## BEGIN

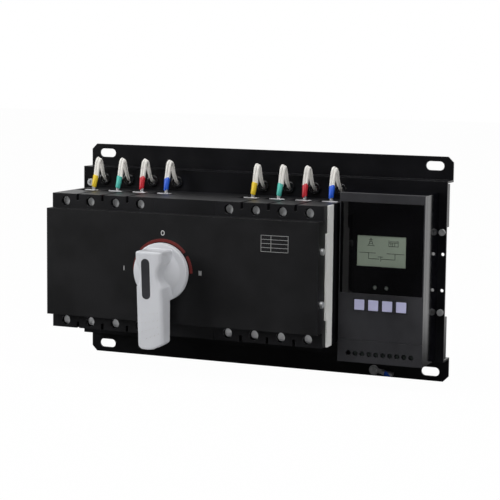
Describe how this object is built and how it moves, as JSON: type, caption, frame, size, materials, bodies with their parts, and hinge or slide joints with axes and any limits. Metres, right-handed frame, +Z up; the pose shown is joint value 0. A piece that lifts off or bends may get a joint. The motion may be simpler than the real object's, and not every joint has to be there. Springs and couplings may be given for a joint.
{
  "type": "automatic transfer switch",
  "caption": "Two four-pole breakers side by side on a steel plate, thrown in turn by a motor mechanism or a front handle, with a keyed display controller beside them",
  "frame": {"origin": "Centre of the base plate's mounting plane, where its flanges rest on the wall", "axes": "+X to the right as seen from the front, +Z up, +Y into the wall; the front faces -Y"},
  "size_m": [0.428, 0.1584, 0.24],
  "materials": {
    "plate_paint": "semi-gloss black powder coat",
    "cover_paint": "fine-textured black coat",
    "moulding": "black thermoset moulding",
    "bare_steel": "bright zinc-plated",
    "gear_plastic": "natural nylon",
    "motor_body": "plated steel can",
    "handle_silver": "silver-grey paint on a moulding",
    "handle_inset": "dark grey",
    "insulator": "white sheet",
    "controller_black": "glossy black",
    "controller_grey": "fine-textured dark grey",
    "window_black": "high-gloss black",
    "board": "green solder mask",
    "display": "reflective liquid-crystal display",
    "cable_jacket": "black jacket",
    "tinned": "tinned copper",
    "toggle": "black",
    "contact_copper": "copper arms on a black bar",
    "trip_red": "red",
    "sleeving": "white braided sleeving",
    "zinc": "bright zinc plate",
    "key": "pale lavender",
    "indicator": "clear lens"
  },
  "bodies": {
    "frame": {"base_plate": "plate_paint", "normal_breaker_base": "moulding", "normal_breaker_cover": "moulding", "reserve_breaker_base": "moulding", "reserve_breaker_cover": "moulding", "side_insulator": "insulator", "mechanism_housing": "moulding", "mechanism_plate": "bare_steel", "gear_motor": "motor_body", "normal_position_switch": "moulding", "reserve_position_switch": "moulding", "front_cover": "cover_paint", "shaft_bush": "gear_plastic", "cover_screw_left_upper": "zinc", "cover_screw_left_lower": "zinc", "cover_screw_right_upper": "zinc", "cover_screw_right_lower": "zinc", "controller_base": "controller_black", "controller_front": "controller_grey", "controller_window": "window_black", "terminal_cover": "controller_grey", "terminal_block": "moulding", "circuit_board": "board", "power_transformer": "motor_body", "lcd_panel": "display", "indicator_1": "indicator", "indicator_2": "indicator", "normal_sense_lead_1": "sleeving", "normal_sense_lead_2": "sleeving", "normal_sense_lead_3": "sleeving", "normal_sense_lead_4": "sleeving", "reserve_sense_lead_1": "sleeving", "reserve_sense_lead_2": "sleeving", "reserve_sense_lead_3": "sleeving", "reserve_sense_lead_4": "sleeving", "sense_loom": "cable_jacket", "mechanism_cable": "cable_jacket", "earth_lug": "tinned", "earth_screw": "zinc", "plate_screw_upper": "zinc", "plate_screw_lower": "zinc", "plate_screw_left": "zinc"},
    "handle": {"handle": "handle_silver", "handle_inset": "handle_inset", "handle_shaft": "bare_steel", "drive_gear": "gear_plastic"},
    "pinion": {"motor_pinion": "bare_steel"},
    "slide": {"slide_plate": "bare_steel"},
    "normal_toggle": {"normal_breaker_toggle": "toggle"},
    "normal_carriage": {"normal_carriage": "bare_steel"},
    "normal_contacts": {"normal_contact_bar": "contact_copper"},
    "normal_trip": {"normal_trip_button": "trip_red"},
    "reserve_toggle": {"reserve_breaker_toggle": "toggle"},
    "reserve_carriage": {"reserve_carriage": "bare_steel"},
    "reserve_contacts": {"reserve_contact_bar": "contact_copper"},
    "reserve_trip": {"reserve_trip_button": "trip_red"},
    "key_1": {"key_1": "key"},
    "key_2": {"key_2": "key"},
    "key_3": {"key_3": "key"},
    "key_4": {"key_4": "key"}
  },
  "joints": [
    {"name": "handle_turn", "type": "hinge", "parent": "frame", "child": "handle", "pos_m": [-0.0663, -0.125, -0.0045], "axis": [0, 1, 0], "range_deg": [-90, 90]},
    {"name": "pinion_turn", "type": "hinge", "parent": "frame", "child": "pinion", "pos_m": [-0.03815, -0.102, 0.01175], "axis": [0, 1, 0], "range_deg": [-301, 301]},
    {"name": "slide_shift", "type": "slide", "parent": "frame", "child": "slide", "axis": [-1, 0, 0], "range_m": [-0.0217, 0.0217]},
    {"name": "normal_carriage_lift", "type": "slide", "parent": "frame", "child": "normal_carriage", "axis": [0, 0, 1], "range_m": [0, 0.01935]},
    {"name": "normal_toggle_swing", "type": "hinge", "parent": "frame", "child": "normal_toggle", "pos_m": [-0.145, -0.072, -0.0015], "axis": [-1, 0, 0], "range_deg": [0, 44.1]},
    {"name": "normal_contacts_close", "type": "hinge", "parent": "frame", "child": "normal_contacts", "pos_m": [-0.145, -0.05, -0.008], "axis": [-1, 0, 0], "range_deg": [0, 30.1]},
    {"name": "normal_trip_press", "type": "slide", "parent": "frame", "child": "normal_trip", "axis": [0, 1, 0], "range_m": [0, 0.002], "stiffness_N_per_m": 1500, "springref_m": -0.0005},
    {"name": "reserve_carriage_lift", "type": "slide", "parent": "frame", "child": "reserve_carriage", "axis": [0, 0, 1], "range_m": [0, 0.01935]},
    {"name": "reserve_toggle_swing", "type": "hinge", "parent": "frame", "child": "reserve_toggle", "pos_m": [0.0485, -0.072, -0.0015], "axis": [-1, 0, 0], "range_deg": [0, 44.1]},
    {"name": "reserve_contacts_close", "type": "hinge", "parent": "frame", "child": "reserve_contacts", "pos_m": [0.0485, -0.05, -0.008], "axis": [-1, 0, 0], "range_deg": [0, 30.1]},
    {"name": "reserve_trip_press", "type": "slide", "parent": "frame", "child": "reserve_trip", "axis": [0, 1, 0], "range_m": [0, 0.002], "stiffness_N_per_m": 1500, "springref_m": -0.0005},
    {"name": "key_1_press", "type": "slide", "parent": "frame", "child": "key_1", "axis": [0, 1, 0], "range_m": [0, 0.001], "stiffness_N_per_m": 2000, "springref_m": -0.0005},
    {"name": "key_2_press", "type": "slide", "parent": "frame", "child": "key_2", "axis": [0, 1, 0], "range_m": [0, 0.001], "stiffness_N_per_m": 2000, "springref_m": -0.0005},
    {"name": "key_3_press", "type": "slide", "parent": "frame", "child": "key_3", "axis": [0, 1, 0], "range_m": [0, 0.001], "stiffness_N_per_m": 2000, "springref_m": -0.0005},
    {"name": "key_4_press", "type": "slide", "parent": "frame", "child": "key_4", "axis": [0, 1, 0], "range_m": [0, 0.001], "stiffness_N_per_m": 2000, "springref_m": -0.0005}
  ],
  "couplings": [
    {"joint": "pinion_turn", "follows": "handle_turn", "ratio": -3.3333},
    {"joint": "slide_shift", "follows": "handle_turn", "m_per_rad": 0.01375},
    {"joint": "normal_toggle_swing", "follows": "normal_carriage_lift", "rad_per_m": 39.681},
    {"joint": "normal_contacts_close", "follows": "normal_carriage_lift", "rad_per_m": 27.055},
    {"joint": "reserve_toggle_swing", "follows": "reserve_carriage_lift", "rad_per_m": 39.681},
    {"joint": "reserve_contacts_close", "follows": "reserve_carriage_lift", "rad_per_m": 27.055}
  ]
}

## END

Short task:
Take the data above and return it exactly.

Task result:
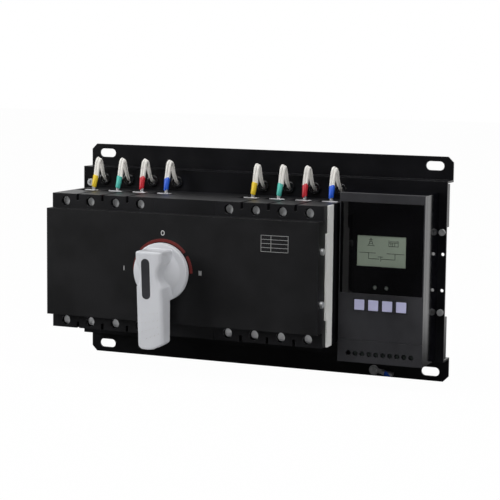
Describe how this object is built and how it moves, as JSON: type, caption, frame, size, materials, bodies with their parts, and hinge or slide joints with axes and any limits. Metres, right-handed frame, +Z up; the pose shown is joint value 0. A piece that lifts off or bends may get a joint. The motion may be simpler than the real object's, and not every joint has to be there. Springs and couplings may be given for a joint.
{
  "type": "automatic transfer switch",
  "caption": "Two four-pole breakers side by side on a steel plate, thrown in turn by a motor mechanism or a front handle, with a keyed display controller beside them",
  "frame": {"origin": "Centre of the base plate's mounting plane, where its flanges rest on the wall", "axes": "+X to the right as seen from the front, +Z up, +Y into the wall; the front faces -Y"},
  "size_m": [0.428, 0.1584, 0.24],
  "materials": {
    "plate_paint": "semi-gloss black powder coat",
    "cover_paint": "fine-textured black coat",
    "moulding": "black thermoset moulding",
    "bare_steel": "bright zinc-plated",
    "gear_plastic": "natural nylon",
    "motor_body": "plated steel can",
    "handle_silver": "silver-grey paint on a moulding",
    "handle_inset": "dark grey",
    "insulator": "white sheet",
    "controller_black": "glossy black",
    "controller_grey": "fine-textured dark grey",
    "window_black": "high-gloss black",
    "board": "green solder mask",
    "display": "reflective liquid-crystal display",
    "cable_jacket": "black jacket",
    "tinned": "tinned copper",
    "toggle": "black",
    "contact_copper": "copper arms on a black bar",
    "trip_red": "red",
    "sleeving": "white braided sleeving",
    "zinc": "bright zinc plate",
    "key": "pale lavender",
    "indicator": "clear lens"
  },
  "bodies": {
    "frame": {"base_plate": "plate_paint", "normal_breaker_base": "moulding", "normal_breaker_cover": "moulding", "reserve_breaker_base": "moulding", "reserve_breaker_cover": "moulding", "side_insulator": "insulator", "mechanism_housing": "moulding", "mechanism_plate": "bare_steel", "gear_motor": "motor_body", "normal_position_switch": "moulding", "reserve_position_switch": "moulding", "front_cover": "cover_paint", "shaft_bush": "gear_plastic", "cover_screw_left_upper": "zinc", "cover_screw_left_lower": "zinc", "cover_screw_right_upper": "zinc", "cover_screw_right_lower": "zinc", "controller_base": "controller_black", "controller_front": "controller_grey", "controller_window": "window_black", "terminal_cover": "controller_grey", "terminal_block": "moulding", "circuit_board": "board", "power_transformer": "motor_body", "lcd_panel": "display", "indicator_1": "indicator", "indicator_2": "indicator", "normal_sense_lead_1": "sleeving", "normal_sense_lead_2": "sleeving", "normal_sense_lead_3": "sleeving", "normal_sense_lead_4": "sleeving", "reserve_sense_lead_1": "sleeving", "reserve_sense_lead_2": "sleeving", "reserve_sense_lead_3": "sleeving", "reserve_sense_lead_4": "sleeving", "sense_loom": "cable_jacket", "mechanism_cable": "cable_jacket", "earth_lug": "tinned", "earth_screw": "zinc", "plate_screw_upper": "zinc", "plate_screw_lower": "zinc", "plate_screw_left": "zinc"},
    "handle": {"handle": "handle_silver", "handle_inset": "handle_inset", "handle_shaft": "bare_steel", "drive_gear": "gear_plastic"},
    "pinion": {"motor_pinion": "bare_steel"},
    "slide": {"slide_plate": "bare_steel"},
    "normal_toggle": {"normal_breaker_toggle": "toggle"},
    "normal_carriage": {"normal_carriage": "bare_steel"},
    "normal_contacts": {"normal_contact_bar": "contact_copper"},
    "normal_trip": {"normal_trip_button": "trip_red"},
    "reserve_toggle": {"reserve_breaker_toggle": "toggle"},
    "reserve_carriage": {"reserve_carriage": "bare_steel"},
    "reserve_contacts": {"reserve_contact_bar": "contact_copper"},
    "reserve_trip": {"reserve_trip_button": "trip_red"},
    "key_1": {"key_1": "key"},
    "key_2": {"key_2": "key"},
    "key_3": {"key_3": "key"},
    "key_4": {"key_4": "key"}
  },
  "joints": [
    {"name": "handle_turn", "type": "hinge", "parent": "frame", "child": "handle", "pos_m": [-0.0663, -0.125, -0.0045], "axis": [0, 1, 0], "range_deg": [-90, 90]},
    {"name": "pinion_turn", "type": "hinge", "parent": "frame", "child": "pinion", "pos_m": [-0.03815, -0.102, 0.01175], "axis": [0, 1, 0], "range_deg": [-301, 301]},
    {"name": "slide_shift", "type": "slide", "parent": "frame", "child": "slide", "axis": [-1, 0, 0], "range_m": [-0.0217, 0.0217]},
    {"name": "normal_carriage_lift", "type": "slide", "parent": "frame", "child": "normal_carriage", "axis": [0, 0, 1], "range_m": [0, 0.01935]},
    {"name": "normal_toggle_swing", "type": "hinge", "parent": "frame", "child": "normal_toggle", "pos_m": [-0.145, -0.072, -0.0015], "axis": [-1, 0, 0], "range_deg": [0, 44.1]},
    {"name": "normal_contacts_close", "type": "hinge", "parent": "frame", "child": "normal_contacts", "pos_m": [-0.145, -0.05, -0.008], "axis": [-1, 0, 0], "range_deg": [0, 30.1]},
    {"name": "normal_trip_press", "type": "slide", "parent": "frame", "child": "normal_trip", "axis": [0, 1, 0], "range_m": [0, 0.002], "stiffness_N_per_m": 1500, "springref_m": -0.0005},
    {"name": "reserve_carriage_lift", "type": "slide", "parent": "frame", "child": "reserve_carriage", "axis": [0, 0, 1], "range_m": [0, 0.01935]},
    {"name": "reserve_toggle_swing", "type": "hinge", "parent": "frame", "child": "reserve_toggle", "pos_m": [0.0485, -0.072, -0.0015], "axis": [-1, 0, 0], "range_deg": [0, 44.1]},
    {"name": "reserve_contacts_close", "type": "hinge", "parent": "frame", "child": "reserve_contacts", "pos_m": [0.0485, -0.05, -0.008], "axis": [-1, 0, 0], "range_deg": [0, 30.1]},
    {"name": "reserve_trip_press", "type": "slide", "parent": "frame", "child": "reserve_trip", "axis": [0, 1, 0], "range_m": [0, 0.002], "stiffness_N_per_m": 1500, "springref_m": -0.0005},
    {"name": "key_1_press", "type": "slide", "parent": "frame", "child": "key_1", "axis": [0, 1, 0], "range_m": [0, 0.001], "stiffness_N_per_m": 2000, "springref_m": -0.0005},
    {"name": "key_2_press", "type": "slide", "parent": "frame", "child": "key_2", "axis": [0, 1, 0], "range_m": [0, 0.001], "stiffness_N_per_m": 2000, "springref_m": -0.0005},
    {"name": "key_3_press", "type": "slide", "parent": "frame", "child": "key_3", "axis": [0, 1, 0], "range_m": [0, 0.001], "stiffness_N_per_m": 2000, "springref_m": -0.0005},
    {"name": "key_4_press", "type": "slide", "parent": "frame", "child": "key_4", "axis": [0, 1, 0], "range_m": [0, 0.001], "stiffness_N_per_m": 2000, "springref_m": -0.0005}
  ],
  "couplings": [
    {"joint": "pinion_turn", "follows": "handle_turn", "ratio": -3.3333},
    {"joint": "slide_shift", "follows": "handle_turn", "m_per_rad": 0.01375},
    {"joint": "normal_toggle_swing", "follows": "normal_carriage_lift", "rad_per_m": 39.681},
    {"joint": "normal_contacts_close", "follows": "normal_carriage_lift", "rad_per_m": 27.055},
    {"joint": "reserve_toggle_swing", "follows": "reserve_carriage_lift", "rad_per_m": 39.681},
    {"joint": "reserve_contacts_close", "follows": "reserve_carriage_lift", "rad_per_m": 27.055}
  ]
}